Friday, March 19, 2010

Shock and Awe

I've been awake since 3am, which isn't as bad as it sounds, since I went to bed before 9 last night.

Today is the seven-year anniversary of the U.S. invasion of Iraq. It seems like longer; it seems like we've been there forever. I have students who are 18, 19, and this is all they know - an America at war. I remember going with my mom down to Union Terminal, where Bush gave his his speech where he said that "confronting the threat posed by Iraq is crucial to winning the war on terror."

My mom and I, of course, weren't inside listening to his speech; we were outside with the hippies, the nuns, and the students, protesting.

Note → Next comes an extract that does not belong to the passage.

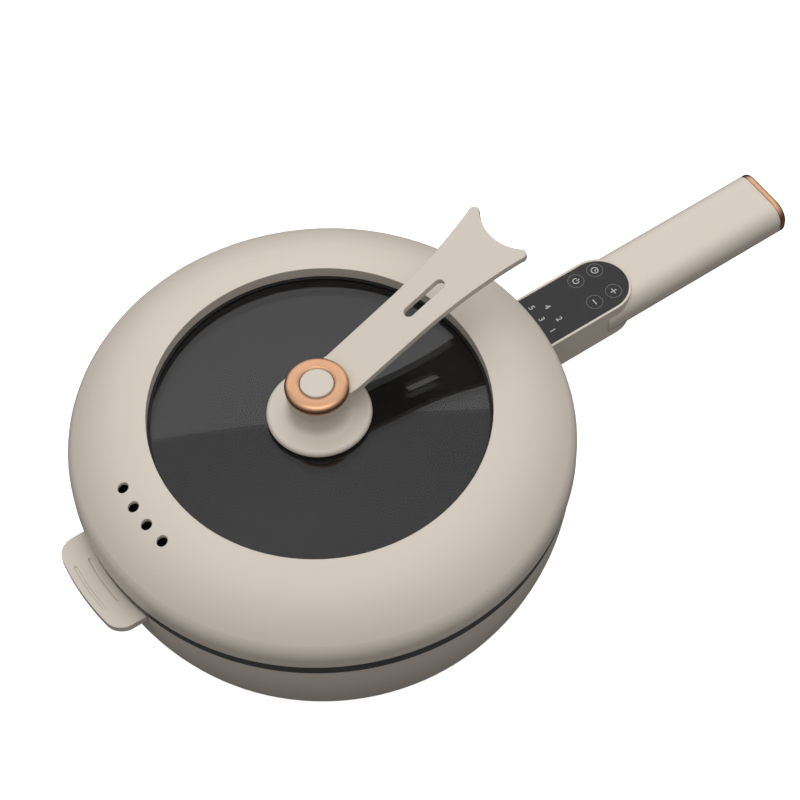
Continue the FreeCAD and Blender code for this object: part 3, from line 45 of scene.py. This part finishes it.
class Finish:
    """A procedural material: the shader's own settings, and textures that vary them in place."""

    noise_low, noise_high = 0.3, 0.7
    edge_samples = 6

    def __init__(self, name, **settings):
        self.material = bpy.data.materials.new(name)
        self.material.use_nodes = True
        self.nodes = self.material.node_tree.nodes
        self.links = self.material.node_tree.links
        self.shader = self.nodes["Principled BSDF"]
        for label, value in settings.items():
            self.shader.inputs[label.replace("_", " ")].default_value = value
        self.place = self.nodes.new("ShaderNodeTexCoord").outputs["Object"]

    def join(self, source, target):
        self.links.new(source, target)
        return self

    def texture(self, kind, scale):
        """A texture laid in the piece's own metres, so scale is in waves or cells to the metre."""
        node = self.nodes.new(kind)
        node.inputs["Scale"].default_value = scale
        self.join(self.place, node.inputs["Vector"])
        return node

    def noise(self, scale, detail=2.0):
        """Cloudy variation."""
        node = self.texture("ShaderNodeTexNoise", scale)
        node.inputs["Detail"].default_value = detail
        return node.outputs["Fac"]

    def rings(self, scale, wobble):
        """Fine rings about the vertical axis, as a lathe leaves."""
        node = self.texture("ShaderNodeTexWave", scale)
        node.wave_type = "RINGS"
        node.rings_direction = "Z"
        node.inputs["Distortion"].default_value = wobble
        return node.outputs["Fac"]

    def specks(self, scale):
        """Distance to the nearest of many scattered points, as a share of their spacing."""
        return self.texture("ShaderNodeTexVoronoi", scale).outputs["Distance"]

    def colour(self, source, first, second, start=noise_low, end=noise_high):
        """Base colour between two tones along the source."""
        node = self.nodes.new("ShaderNodeValToRGB")
        stops = node.color_ramp.elements
        for stop, position, tone in ((stops[0], start, first), (stops[1], end, second)):
            stop.position = position
            stop.color = (*tone, 1)
        self.join(source, node.inputs["Fac"])
        return self.join(node.outputs["Color"], self.shader.inputs["Base Color"])

    def roughness(self, source, low, high):
        """Roughness between two values along the source."""
        node = self.nodes.new("ShaderNodeMapRange")
        node.inputs["From Min"].default_value = self.noise_low
        node.inputs["From Max"].default_value = self.noise_high
        node.inputs["To Min"].default_value = low
        node.inputs["To Max"].default_value = high
        self.join(source, node.inputs["Value"])
        return self.join(node.outputs["Result"], self.shader.inputs["Roughness"])

    def relief(self, source, depth, edge=None):
        """A fine surface relief of that depth in metres, and edges eased by a small radius."""
        bump = self.nodes.new("ShaderNodeBump")
        bump.inputs["Distance"].default_value = depth
        self.join(source, bump.inputs["Height"])
        if edge:
            bevel = self.nodes.new("ShaderNodeBevel")
            bevel.samples = self.edge_samples
            bevel.inputs["Radius"].default_value = edge
            self.join(bevel.outputs["Normal"], bump.inputs["Normal"])
        return self.join(bump.outputs["Normal"], self.shader.inputs["Normal"])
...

It's heartbreaking to read both the text of his speech as well as the New York Times article that appeared the next day:
Building his case, the president charged for the first time that Iraq's fleet of unmanned aerial vehicles was ultimately intended to deliver chemical and biological weapons to cities in the United States. The president also built a lengthy, if circumstantial, case that Mr. Hussein had extensive ties to the Al Qaeda terrorist organization and that Iraq trained members of the terrorist group in "bomb-making, poisons and deadly gases." Although other members of his administration had cited evidence tying Al Qaeda to Iraq, Mr. Bush spoke about this in detail for the first time tonight.
You wonder how we got to that point. Volumes have been written about extensive failures by the media and their complicity in allowing this to happen. When a president says Saddam Hussein has ties to Al Qaeda, you believe him. When the Secretary of State says that Iraq has sought to purchase uranium from Niger, you believe him. We want to believe that those in power are telling the truth, regardless of whether we agree with their particular politics. But how are they not war criminals? They lied and manipulated and withheld truth in order to get us to invade this country: regardless of their motives, their actions were criminal.

1 comment:

george rede said...

When I saw the news earlier this week of yet another Oregon service member killed in action in Iraq -- a young woman from Eugene, who was married to another soldier -- subconsciously I was asking myself how long it had been since we'd been sucked into Bush's War. I applaud you for marking the anniversary in this way, with a sobering reminder of where you were and what was being said, and a stinging indictment of the cynical politics being practiced in our country's name. How pitiful that after seven years the gains there are so meager and the diplomatic and human losses -- of Iraqi civilians as well as American troops -- so high.